UN expert calls on India to end ‘inhumane and senseless’ imprisonment of disabled professor

GN Saibaba was sentenced to life in prison in 2017 (Screengrab/ NDTV)
GN Saibaba was sentenced to life in prison in 2017 (Screengrab/ NDTV)

A United Nations human rights expert has raised alarms over the "inhuman and senseless" imprisonment of an Indian rights activist with disabilities and demanded his release citing deteriorating health conditions.

Gokarakonda Naga 'GN' Saibaba, a former Delhi University professor with 90 per cent disability, was arrested in 2014 for his alleged links to the banned Communist Party of India (Maoists) – an organisation of far-left rebels.

Three years later, the wheelchair user was sentenced to life imprisonment for multiple offences under the draconian Unlawful Activities Prevention Act.

"His continued detention is shameful," Mary Lawlor, the UN Special Rapporteur on the situation of human rights defenders, said. She described Saibaba, 57, as a long-standing defender of the rights of minorities, including Dalits and Tribal people.

"It bears all the hallmarks of a State seeking to silence a critical voice," the UN expert added.

Apart from two short periods of bail, Saibaba has been held in the Nagpur Central Jail in India's western state of Maharashtra. He has been detained in a high security 8×10 feet cell with no windows and a wall made of iron bars, that exposes him to extreme weather temperatures, Ms Lawlor said.

According to his wife, Vasantha, the rights defender suffers from “several life-threatening ailments” such as hypertrophic cardiomyopathy, kidney stones, hypertension, partial paralysis, a cyst in his brain and pancreatic problems.

His family and lawyers have also accused the prison authorities of failing to hand over medicines, woolen caps, books and other necessary articles.

Saibaba was acquitted by the Bombay High Court in 2022 but a few hours later the Supreme Court of India overturned the decision, citing threats against the "interest of the society, sovereignty and integrity" of the country.
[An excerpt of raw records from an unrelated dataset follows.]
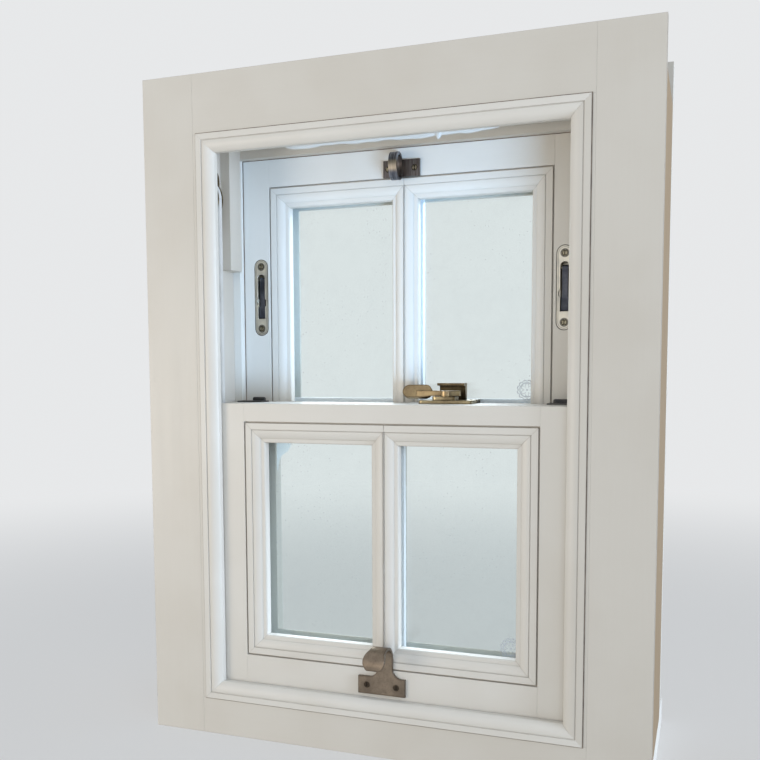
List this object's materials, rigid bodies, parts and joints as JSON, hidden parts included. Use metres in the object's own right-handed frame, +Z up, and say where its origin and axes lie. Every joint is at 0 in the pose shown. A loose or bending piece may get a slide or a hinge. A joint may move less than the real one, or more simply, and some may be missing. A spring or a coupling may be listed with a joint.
{
  "type": "box sash window",
  "caption": "Small painted timber double-hung sash window in its box frame, with cords, pulleys, hidden weights, cam fastener, hook lift, sash eye and travel restrictors.",
  "frame": {"origin": "middle of the sill's flat underside, between its room face and its drip groove", "axes": "+Z up the window, +X along it to the right as seen from the room, +Y from the room to the outside"},
  "size_m": [0.478, 0.199, 0.6317],
  "materials": {
    "painted_timber": "off-white eggshell paint",
    "bare_timber": "sawn softwood",
    "glass": "clear",
    "spacer_bar": "satin",
    "antique_brass": "aged, brown",
    "dark_tumbler": "dark, semi-gloss",
    "cast_iron": "rough",
    "cotton_cord": "braided cotton"
  },
  "bodies": {
    "frame": {"sill": "painted_timber", "head_board": "painted_timber", "pulley_stile_left": "painted_timber", "pulley_stile_right": "painted_timber", "inside_lining_left": "painted_timber", "inside_lining_right": "painted_timber", "inside_lining_head": "painted_timber", "inside_lining_bottom": "painted_timber", "outside_linings": "painted_timber", "parting_bead_left": "painted_timber", "parting_bead_right": "painted_timber", "parting_bead_head": "painted_timber", "staff_bead_left": "painted_timber", "staff_bead_right": "painted_timber", "staff_bead_top": "painted_timber", "staff_bead_bottom": "painted_timber", "stop_blocks": "painted_timber", "pocket_covers": "painted_timber", "back_linings": "bare_timber", "weight_dividers": "bare_timber", "pulley_cases": "antique_brass", "cord_lower_left": "cotton_cord", "cord_lower_right": "cotton_cord", "cord_upper_left": "cotton_cord", "cord_upper_right": "cotton_cord"},
    "lower_sash": {"lower_stile_left": "painted_timber", "lower_stile_right": "painted_timber", "lower_bottom_rail": "painted_timber", "lower_meeting_rail": "painted_timber", "lower_glazing_bar": "painted_timber", "lower_glazing_beads": "painted_timber", "lower_glass": "glass", "lower_spacers": "spacer_bar", "hook_lift": "antique_brass", "strike_plates": "antique_brass", "fastener_base": "antique_brass", "lower_screws": "antique_brass"},
    "upper_sash": {"upper_stile_left": "painted_timber", "upper_stile_right": "painted_timber", "upper_top_rail": "painted_timber", "upper_meeting_rail": "painted_timber", "upper_glazing_bar": "painted_timber", "upper_glazing_beads": "painted_timber", "upper_glass": "glass", "upper_spacers": "spacer_bar", "sash_eye": "antique_brass", "restrictor_plates": "antique_brass", "fastener_keep": "antique_brass", "upper_screws": "antique_brass"},
    "fastener_lever": {"fastener_lever": "antique_brass"},
    "tumbler_left": {"tumbler_left": "dark_tumbler"},
    "tumbler_right": {"tumbler_right": "dark_tumbler"},
    "pulley_wheel_lower_left": {"pulley_wheel_lower_left": "antique_brass"},
    "pulley_wheel_lower_right": {"pulley_wheel_lower_right": "antique_brass"},
    "pulley_wheel_upper_left": {"pulley_wheel_upper_left": "antique_brass"},
    "pulley_wheel_upper_right": {"pulley_wheel_upper_right": "antique_brass"},
    "weight_lower_left": {"weight_lower_left": "cast_iron"},
    "weight_lower_right": {"weight_lower_right": "cast_iron"},
    "weight_upper_left": {"weight_upper_left": "cast_iron"},
    "weight_upper_right": {"weight_upper_right": "cast_iron"}
  },
  "joints": [
    {"name": "lower_sash_slide", "type": "slide", "parent": "frame", "child": "lower_sash", "axis": [0, 0, 1], "range_m": [0, 0.128], "deforming": ["cord_lower_left", "cord_lower_right"]},
    {"name": "upper_sash_slide", "type": "slide", "parent": "frame", "child": "upper_sash", "axis": [0, 0, -1], "range_m": [0, 0.075], "deforming": ["cord_upper_left", "cord_upper_right"]},
    {"name": "fastener_turn", "type": "hinge", "parent": "lower_sash", "child": "fastener_lever", "pos_m": [0.051, -0.0315, 0.3343], "axis": [0, 0, -1], "range_deg": [-180, 0]},
    {"name": "tumbler_left_swing", "type": "hinge", "parent": "upper_sash", "child": "tumbler_left", "pos_m": [-0.1517, -0.0095, 0.4473], "axis": [1, 0, 0], "range_deg": [-90, 0]},
    {"name": "pulley_lower_left_turn", "type": "hinge", "parent": "frame", "child": "pulley_wheel_lower_left", "pos_m": [-0.19437, -0.059, 0.52038], "axis": [0, 1, 0], "range_deg": [-352.3, 0]},
    {"name": "pulley_upper_left_turn", "type": "hinge", "parent": "frame", "child": "pulley_wheel_upper_left", "pos_m": [-0.19437, 0.001, 0.52038], "axis": [0, 1, 0], "range_deg": [0, 206.9]},
    {"name": "weight_lower_left_slide", "type": "slide", "parent": "frame", "child": "weight_lower_left", "axis": [0, 0, 1], "range_m": [-0.128, 0]},
    {"name": "weight_upper_left_slide", "type": "slide", "parent": "frame", "child": "weight_upper_left", "axis": [0, 0, 1], "range_m": [0, 0.075]},
    {"name": "tumbler_right_swing", "type": "hinge", "parent": "upper_sash", "child": "tumbler_right", "pos_m": [0.1517, -0.0095, 0.4473], "axis": [1, 0, 0], "range_deg": [-90, 0]},
    {"name": "pulley_lower_right_turn", "type": "hinge", "parent": "frame", "child": "pulley_wheel_lower_right", "pos_m": [0.19437, -0.059, 0.52038], "axis": [0, 1, 0], "range_deg": [0, 352.3]},
    {"name": "pulley_upper_right_turn", "type": "hinge", "parent": "frame", "child": "pulley_wheel_upper_right", "pos_m": [0.19437, 0.001, 0.52038], "axis": [0, 1, 0], "range_deg": [-206.9, 0]},
    {"name": "weight_lower_right_slide", "type": "slide", "parent": "frame", "child": "weight_lower_right", "axis": [0, 0, 1], "range_m": [-0.128, 0]},
    {"name": "weight_upper_right_slide", "type": "slide", "parent": "frame", "child": "weight_upper_right", "axis": [0, 0, 1], "range_m": [0, 0.075]}
  ],
  "couplings": [
    {"joint": "pulley_lower_left_turn", "follows": "lower_sash_slide", "rad_per_m": -47.904},
    {"joint": "pulley_upper_left_turn", "follows": "upper_sash_slide", "rad_per_m": 47.904},
    {"joint": "weight_lower_left_slide", "follows": "lower_sash_slide", "ratio": -1},
    {"joint": "weight_upper_left_slide", "follows": "upper_sash_slide", "ratio": 1},
    {"joint": "pulley_lower_right_turn", "follows": "lower_sash_slide", "rad_per_m": 47.904},
    {"joint": "pulley_upper_right_turn", "follows": "upper_sash_slide", "rad_per_m": -47.904},
    {"joint": "weight_lower_right_slide", "follows": "lower_sash_slide", "ratio": -1},
    {"joint": "weight_upper_right_slide", "follows": "upper_sash_slide", "ratio": 1}
  ]
}
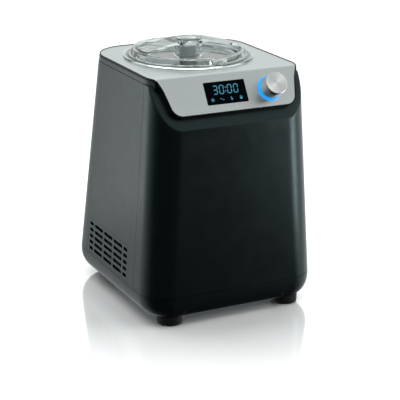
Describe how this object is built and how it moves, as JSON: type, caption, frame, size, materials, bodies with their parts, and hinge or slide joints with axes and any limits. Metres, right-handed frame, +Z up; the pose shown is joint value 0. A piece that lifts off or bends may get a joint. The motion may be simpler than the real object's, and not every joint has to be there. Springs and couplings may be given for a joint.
{
  "type": "ice cream maker",
  "caption": "Compressor ice cream maker: tapered box body, slanted steel control panel with display and push-turn knob, lift-out bowl and paddle under a clear lid with a bridge handle.",
  "frame": {"origin": "centre of the footprint, at the height of the feet's undersides", "axes": "+Z up, +Y to the back, +X to the right seen from the front; the control panel faces -Y"},
  "size_m": [0.2558, 0.287, 0.355],
  "materials": {
    "body_dark": "satin moulded plastic with a fine grain",
    "front_black": "satin black moulded plastic",
    "carrier_black": "black moulded plastic",
    "cover_steel": "stainless steel brushed from side to side",
    "display_lens": "polished black lens with cyan segments",
    "circuit_board": "green circuit board",
    "ring_light": "clear ring lit blue from below",
    "knob_metal": "turned face with radial highlights",
    "inner_plastic": "black moulded plastic",
    "machined_steel": "machined steel",
    "lid_clear": "clear moulded plastic",
    "seal_rubber": "soft black rubber",
    "foot_rubber": "firm dark rubber",
    "bowl_aluminium": "anodised drawn aluminium",
    "well_aluminium": "plain drawn aluminium",
    "paddle_plastic": "dark moulded plastic",
    "pipe_copper": "drawn copper tube",
    "foam": "rigid foamed insulation",
    "deck_steel": "zinc-plated sheet",
    "gear_nylon": "natural nylon",
    "bush_bronze": "sintered bronze",
    "gearbox_plastic": "glass-filled plastic",
    "screw_steel": "zinc-plated steel",
    "motor_paint": "grey painted steel can",
    "compressor_paint": "black painted steel pot",
    "pump_iron": "machined casting",
    "fin_aluminium": "thin aluminium fins"
  },
  "bodies": {
    "housing": {"base_pan": "body_dark", "front_shell": "front_black", "rear_shell": "body_dark", "feet": "foot_rubber", "foot_screws": "screw_steel", "pan_screws": "screw_steel", "top_frame": "body_dark", "cover_carrier": "carrier_black", "top_cover": "cover_steel", "display_window": "display_lens", "display_board": "circuit_board", "light_ring": "ring_light", "encoder_body": "inner_plastic", "cooling_well": "well_aluminium", "evaporator_coil": "pipe_copper", "foam_jacket": "foam", "chassis_deck": "deck_steel", "deck_posts": "deck_steel", "shaft_bush": "bush_bronze", "gearbox_housing": "gearbox_plastic", "gearbox_cover": "gearbox_plastic", "gearbox_screws": "screw_steel", "drive_motor": "motor_paint", "compressor_shell": "compressor_paint", "compressor_pump": "pump_iron", "compressor_mounts": "seal_rubber", "compressor_bolts": "screw_steel", "condenser": "fin_aluminium", "fan_frame": "inner_plastic", "discharge_pipe": "pipe_copper", "liquid_pipe": "pipe_copper", "filter_drier": "pipe_copper", "capillary_tube": "pipe_copper", "suction_pipe": "pipe_copper", "power_board": "circuit_board", "cord_gland": "inner_plastic", "vent_grille_left": "body_dark", "vent_grille_right": "body_dark"},
    "bowl": {"bowl": "bowl_aluminium", "bowl_tube": "bowl_aluminium"},
    "paddle": {"paddle": "paddle_plastic"},
    "lid_seal": {"lid_gasket": "seal_rubber"},
    "lid": {"lid": "lid_clear", "lid_handle": "lid_clear"},
    "drive": {"drive_shaft": "machined_steel", "output_gear": "gear_nylon"},
    "pinion": {"motor_pinion": "machined_steel"},
    "fan": {"fan_rotor": "inner_plastic"},
    "plunger": {"encoder_plunger": "inner_plastic"},
    "knob": {"knob_cap": "knob_metal", "knob_core": "inner_plastic", "encoder_shaft": "machined_steel"}
  },
  "joints": [
    {"name": "bowl_lift", "type": "slide", "parent": "housing", "child": "bowl", "axis": [0, 0, 1], "range_m": [0, 0.15]},
    {"name": "paddle_spin", "type": "hinge", "parent": "bowl", "child": "paddle", "pos_m": [0, 0.0115, 0.2], "axis": [0, 0, 1], "continuous": true},
    {"name": "lid_lift", "type": "slide", "parent": "bowl", "child": "lid_seal", "axis": [0, 0, 1], "range_m": [0, 0.08]},
    {"name": "lid_turn", "type": "hinge", "parent": "lid_seal", "child": "lid", "pos_m": [0, 0.0115, 0.33], "axis": [0, 0, 1], "range_deg": [0, 30]},
    {"name": "shaft_spin", "type": "hinge", "parent": "housing", "child": "drive", "pos_m": [0, 0.0115, 0.15], "axis": [0, 0, 1], "continuous": true},
    {"name": "motor_spin", "type": "hinge", "parent": "housing", "child": "pinion", "pos_m": [0, -0.0445, 0.15], "axis": [0, 0, 1], "continuous": true},
    {"name": "fan_spin", "type": "hinge", "parent": "housing", "child": "fan", "pos_m": [-0.088, 0.004, 0.063], "axis": [1, 0, 0], "continuous": true},
    {"name": "knob_press", "type": "slide", "parent": "housing", "child": "plunger", "axis": [0, 0.848, -0.5299], "range_m": [0, 0.0008], "stiffness_N_per_m": 800},
    {"name": "knob_turn", "type": "hinge", "parent": "plunger", "child": "knob", "pos_m": [0.055, -0.11817, 0.30668], "axis": [0, -0.848, 0.5299], "continuous": true}
  ],
  "couplings": [
    {"joint": "motor_spin", "follows": "shaft_spin", "ratio": -3.6667},
    {"joint": "paddle_spin", "follows": "shaft_spin", "ratio": 1}
  ]
}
Again in April, the Bombay High Court discharged Saibaba in a Maoist links case, raising hopes for his release, but the order was set aside by the Supreme Court.

Ms Lawlor, who said was in touch with New Delhi regarding the case, stressed that countries have an obligation to "uphold the right to health of prisoners and detainees and ensure their dignity as human beings".

"Prison authorities must ensure that prisoners with disabilities are not discriminated against, including by ensuring accessibility and providing reasonable accommodation,” she added.

“As Mr Saibaba’s health has severely deteriorated in detention, he should be released."

In 2021, one of India's prominent Tribal activists died in hospital as an under trial, even as his bail applications on terror charges remained pending.

Father Stan Swamy, 84, was detained in 2020 over allegedly supporting far-right Maoist rebels.

The Jesuit priest sought bail after his health declined, but authorities denied his repeated requests.

Following his arrest, Swamy had filed a plea in court seeking a straw and a sipper cup because his hands shook due to Parkinson’s disease. The National Investigation Agency (NIA) denied seizing a straw and sipper from him after which the court had directed the jail authorities to provide them to Swamy.